FastAPI for AI: Async Clients and Model Serving

FastAPI has become the standard for the AI era. Why? Because AI is slow, and FastAPI is built specifically to handle "Waiting" without blocking. Whether you are calling an external LLM (like Gemini or OpenAI) or running your own model (like Llama or Stable Diffusion), FastAPI is your best friend.

In this lesson, we learn how to build production-grade AI wrappers.

1. The Async AI Pattern

Calling an LLM takes time. A single prompt can take 2 to 10 seconds. If you use a synchronous client (like requests), your whole API freezes.

The Solution: Use the Async version of the AI client.

from openai import AsyncOpenAI

client = AsyncOpenAI(api_key="sk-...")

@app.post("/ask-ai")
async def ask_ai(prompt: str):
    # This 'await' lets the server handle other users while the AI thinks
    response = await client.chat.completions.create(
        model="gpt-4o",
        messages=[{"role": "user", "content": prompt}]
    )
    return {"answer": response.choices[0].message.content}

2. Pydantic for Structured AI Output

The biggest problem with AI is that it's "unpredictable." You ask for JSON, but it gives you a poem. By combining FastAPI's Pydantic with modern LLM "Structural Output" features, you can guarantee that the AI's response follows your code's schema exactly.

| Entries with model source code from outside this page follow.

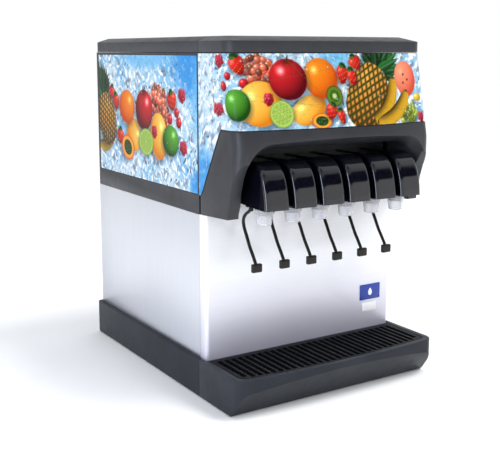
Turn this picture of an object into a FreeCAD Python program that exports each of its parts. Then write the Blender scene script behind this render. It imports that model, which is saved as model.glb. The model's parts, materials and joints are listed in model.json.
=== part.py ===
"""Countertop fountain soda dispenser with six valves over an ice-bank cooler, in millimetres.

+Z is up, -Y is the front (customer side) and X runs across.  The origin lies on the counter, under
the middle of the whole machine.  Every sub-part is drawn from the splash plane (the face behind the
nozzles is Y = 0) and its Placement then moves it by splash_y.
"""
import FreeCAD, Part
import math
import os
import re
import Sketcher
from FreeCAD import Placement, Rotation, Vector

doc = FreeCAD.newDocument("SodaDispenser")

DIMENSIONS = [
    ("valve_pitch", 63.5, "distance between dispensing valves"),
    ("body_width", 458, "stainless body, across"),
    ("body_back", 500, "splash plane to the back of the body"),
    ("seam", 23.5, "splash plane to the seam of the side panels"),
    ("base_width", 476, "base pan and drip tray, across"),
    ("base_height", 77, "top of the base pan and the drip tray"),
    ("base_front", 15, "front of the base pan"),
    ("base_back", 509, "back of the base pan"),
    ("ground_gap", 2, "base and tray above the counter"),
    ("tray_reach", 147, "front of the drip tray ahead of the splash plane"),
    ("tray_bow", 12.8, "rise of the bowed tray front"),
    ("rear_reach", 525, "end of the hose stubs behind the splash plane"),
    ("splash_y", -189, "splash plane in the frame of the part"),
    ("sheet", 1.2, "stainless sheet"),
    ("skirt", 62, "bottom edge of the stainless body"),
    ("splash_top", 361, "top of the stainless body"),
    ("band_top", 398, "top of the dark band"),
    ("panel_top", 664.5, "top of the graphic panels"),
    ("cover_bottom", 665, "bottom of the top cover"),
    ("cover_edge", 686, "top of the cover's upright edge"),
    ("cover_top", 695, "highest point"),
    ("cover_inset", 22, "width of the bevel on the cover's sides and back"),
    ("deck", 360, "top of the refrigeration deck"),
    ("post", 12, "thickness of the upper frame"),
    ("strip", 3, "visible width of the front posts"),
    ("rim", 4, "visible height of the frame under the cover"),
    ("rear_strip", 10, "visible width of the rear posts"),
    ("brow", 527, "top of the valve bezel"),
    ("brow_bulge", 498, "furthest-forward level of the bezel"),
    ("corner", 28, "rounded front corners of the bezel, panel and cover"),
    ("cover_reach", 95, "front of the cover ahead of the splash plane"),
    ("cover_bow", 10, "rise of the bowed cover front"),
    ("panel_reach", 134, "front of the front panel's lower edge"),
    ("panel_bow", 25, "rise of the front panel's lower edge"),
    ("bezel_reach", 143, "front of the bezel's bulge"),
    ("bezel_bow", 27, "rise of the bezel's bulge"),
    ("valve_width", 52, "one valve cover, across"),
    ("shell", 2.5, "wall of the moulded covers"),
    ("nozzle_y", -94, "nozzle axis"),
    ("nozzle_top", 383, "top of the nozzle"),
    ("nozzle_bottom", 352, "tip of the nozzle"),
    ("pivot_y", -50, "lever pivot"),
    ("pivot_z", 385, "lever pivot"),
    ("rod_radius", 3, "radius of the lever rod"),
    ("grille_pitch", 15, "bar to bar in the cup rest"),
    ("bar_width", 5, "width of one bar of the cup rest"),
    ("stub_radius", 4.8, "hose stubs"),
    ("gland_bore", 5, "radius of the supply cord gland's bore"),
    ("spigot_radius", 10, "drain spigot under the tray"),
]
VALVES = range(1, 7)

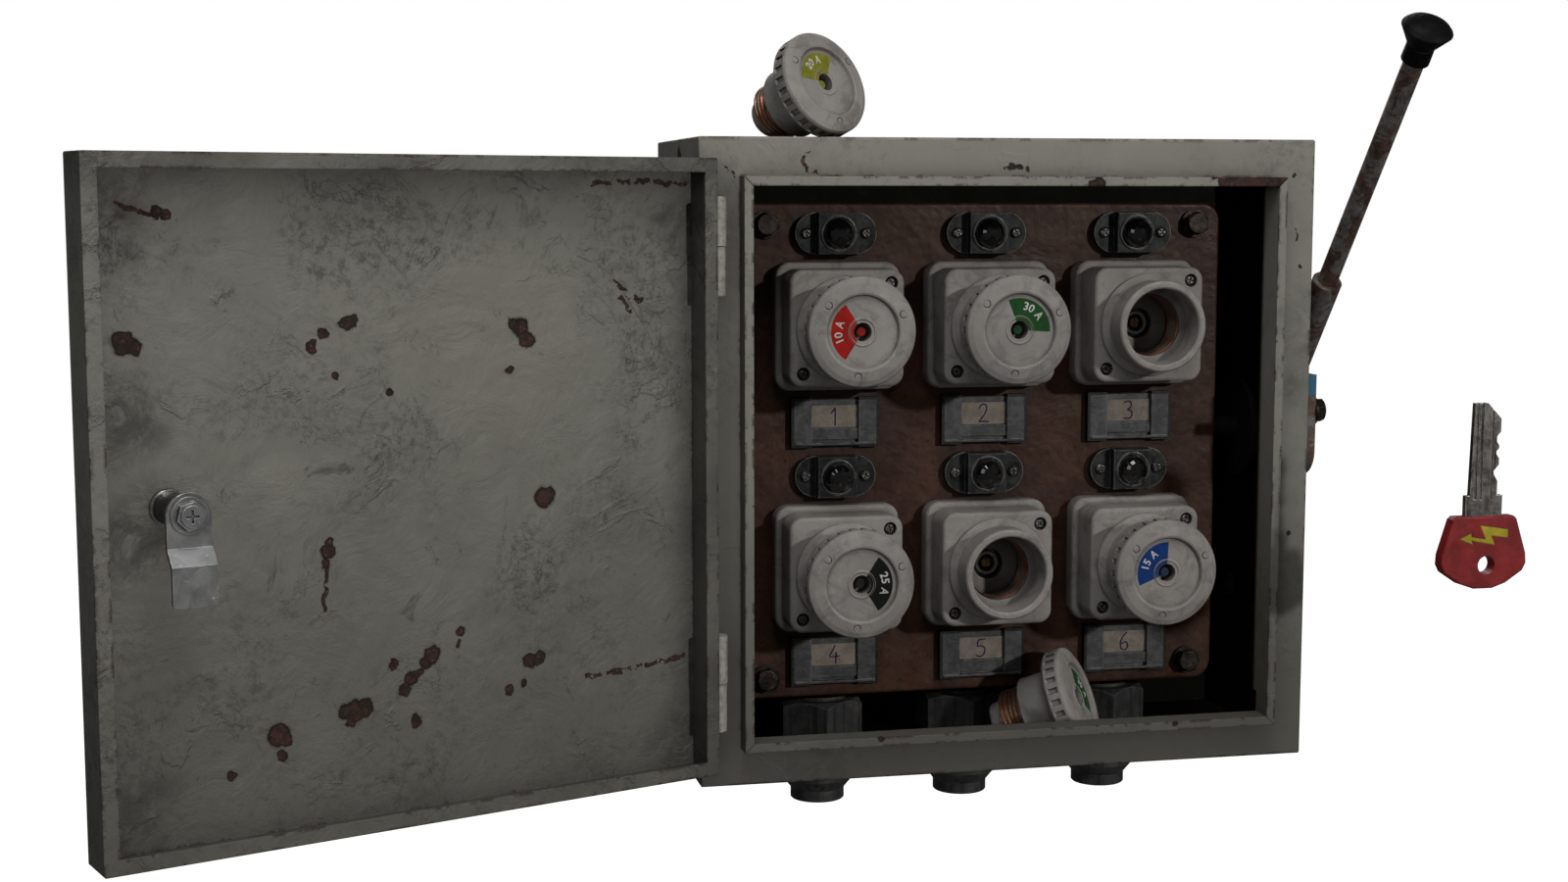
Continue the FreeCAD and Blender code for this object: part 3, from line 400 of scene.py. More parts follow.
def ceramic(name, light, round_edges, sheen=0.3, grooves=False):
    """Worn off-white ceramic, stained grey in specks, with painted shade in its corners, and rubbed pale on
    its edges.
    """
    s = Shade(name)
    stain_and_shade = (0.085, 0.078, 0.070)
    colour = s.mix(s.step(s.noise(45.0, 6, 0.65, 0.5), 0.34, 0.68), [c * 0.80 for c in light], light)
    blotch = s.both(s.step(s.noise(75.0, 9, 0.76, 0.8), 0.48, 0.64), s.value(0.60))
    colour = s.mix(blotch, colour, [c * 0.42 for c in light])
    colour = s.mix(s.both(s.step(s.noise(520.0, 5, 0.7), 0.60, 0.74), s.value(0.55)), colour, stain_and_shade)
    rubbed = s.both(s.edges(0.0010, 0.015, 0.10), s.step(s.noise(140.0, 5, 0.7), 0.34, 0.60))
    colour = s.mix(rubbed, colour, [min(1.0, c * 1.28) for c in light])
    # Painted shade in corners and next to the parts in front, close and wide.
    colour = s.mix(s.both(s.step(s.crevice(0.0045), 0.26, 0.82), s.value(0.88)), colour, stain_and_shade)
    colour = s.mix(s.both(s.step(s.crevice(0.014), 0.22, 0.72), s.value(0.55)), colour, stain_and_shade)
    if grooves:
        # Painted shade in the grooves between the cap's ribs.
        rib_groove_shade = s.both(s.step(s.crevice(0.0022), 0.16, 0.42), s.value(0.85))
        colour = s.mix(rib_groove_shade, colour, (0.050, 0.045, 0.040))
    return s.finish(colour, s.step(s.noise(120.0, 5), 0.3, 0.7, 0.42, 0.66),
                    heights=[(s.noise(75.0, 5, 0.6, 0.8), 0.7, 0.28), (s.noise(650.0, 3), 0.06, 0.35)],
                    round_edges=round_edges, **{SHEEN: sheen})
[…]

class AIResponse(BaseModel):
    summary: str
    sentiment: str = Field(pattern="^(Positive|Negative|Neutral)$")
    tags: list[str]

3. Handling Timeouts and Retries

AI APIs fail. Models go down, or you hit rate limits. Your FastAPI code should include robust error handling (Module 7).

Timeouts: Stop waiting after 10 seconds so the user isn't stuck forever.
Exponential Backoff: If an API fails, wait 1s, then 2s, then 4s before trying again.

4. Serving Your Own Models (PyTorch / TensorFlow)

If you are running your own model on your own GPU:

Load the model ONCE during startup (using @app.on_event("startup")).
Serve it in a threadpool: Model inference is CPU/GPU heavy. Run it using def instead of async def so it doesn't block the event loop.

Visualizing the AI API Flow

sequenceDiagram
    participant U as User
    participant F as FastAPI
    participant AI as AI Model (LLM)
    
    U->>F: POST /generate (Prompt)
    F->>AI: Async Call (Waiting...)
    Note over F: Server handles other requests
    AI-->>F: AI Result (Text/JSON)
    F->>F: Pydantic Validation
    F-->>U: Reliable JSON Response

Summary

Async-First: Never use sync AI clients in FastAPI.
Pydantic: Use it to force the AI to return structured, typed data.
Lifecycle: Load heavy models during app startup, not inside the request.
Reliability: AI is unpredictable; your API shouldn't be.

In the next lesson, we’ll look at Streaming Responses, the secret to making AI feel "Live."

Exercise: The AI Guard

You are building an AI Support Bot.

If the AI takes 15 seconds to respond, what happens to your FastAPI server if you use async def?
What happens if you use standard def with a sync client?
Which one allows you to handle 100 concurrent users on a single CPU?